His TD% average is 3.3%, surpassing 4.3% once and dropping under 2.3% twice. His mean interception% is 2.8%, and was above 3.8% twice and under 1.8% twice.
What’s more, I don’t see a clear drop off with age. He’s had a rating of 80+ three of the last four years, he’s fumbled a lot less in recent seasons (Tennessee O line anyone?), and most stats are in line with his 12 year averages. Obviously all that could change with age, a worse line and run game, a new system with little prep time, etc.
But a glance at recent seasons from other potential signees Marc Bulger and Jake Delhomme, whose last seasons with more touchdowns than interceptions came in 2006 and 2008, respectively, and it’s clear Collins is the best of the bunch.

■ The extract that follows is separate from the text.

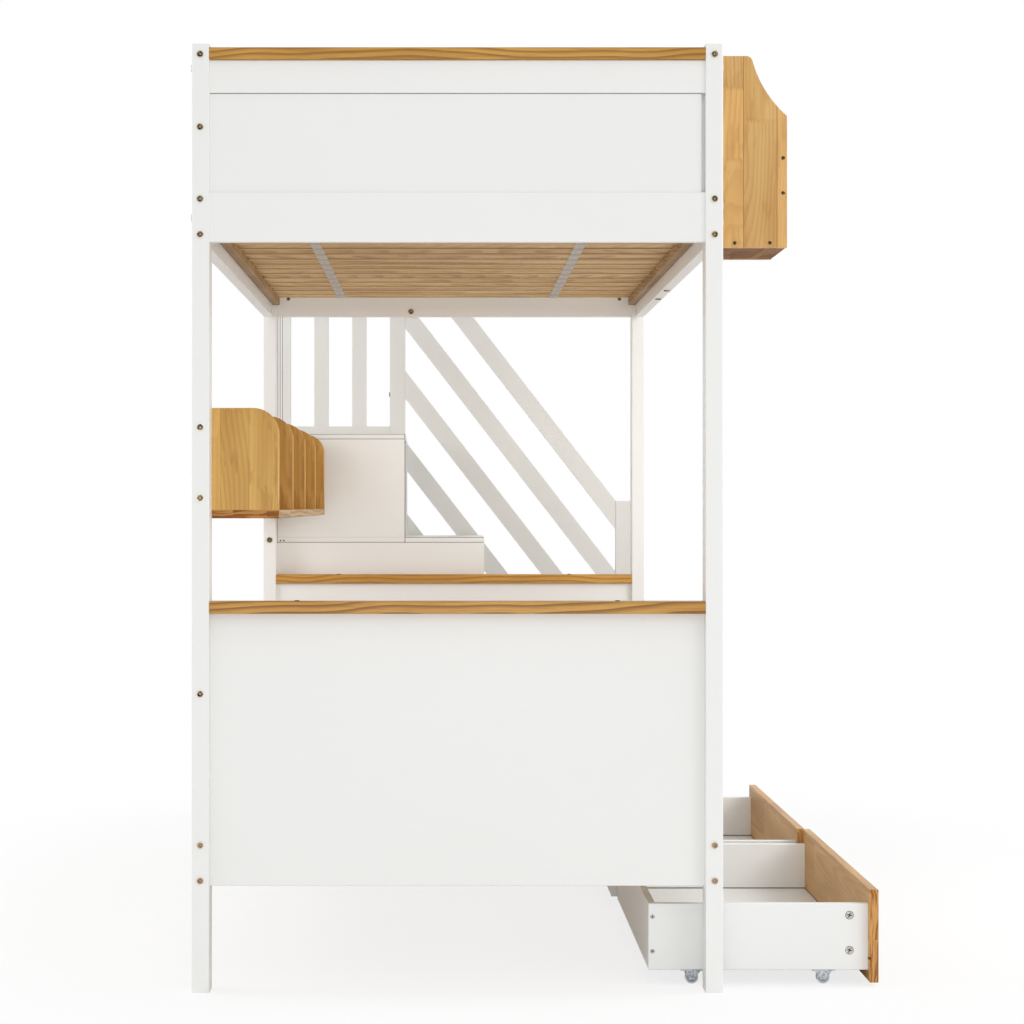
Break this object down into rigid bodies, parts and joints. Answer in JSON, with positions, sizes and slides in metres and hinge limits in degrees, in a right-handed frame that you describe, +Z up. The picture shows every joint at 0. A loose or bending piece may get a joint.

I don’t think Collins will have much success with the Colts if he does play. I certainly think that Indy could have maximized his impact by giving him a full training camp to work with the offense. The Indy offense will have to adjust to the limited talents Collins has.
Still, despite all of that, it’s clear Collins is likely the best possible choice available to Indianapolis right now.
It’s a good move…just one that’s coming too late to make any difference.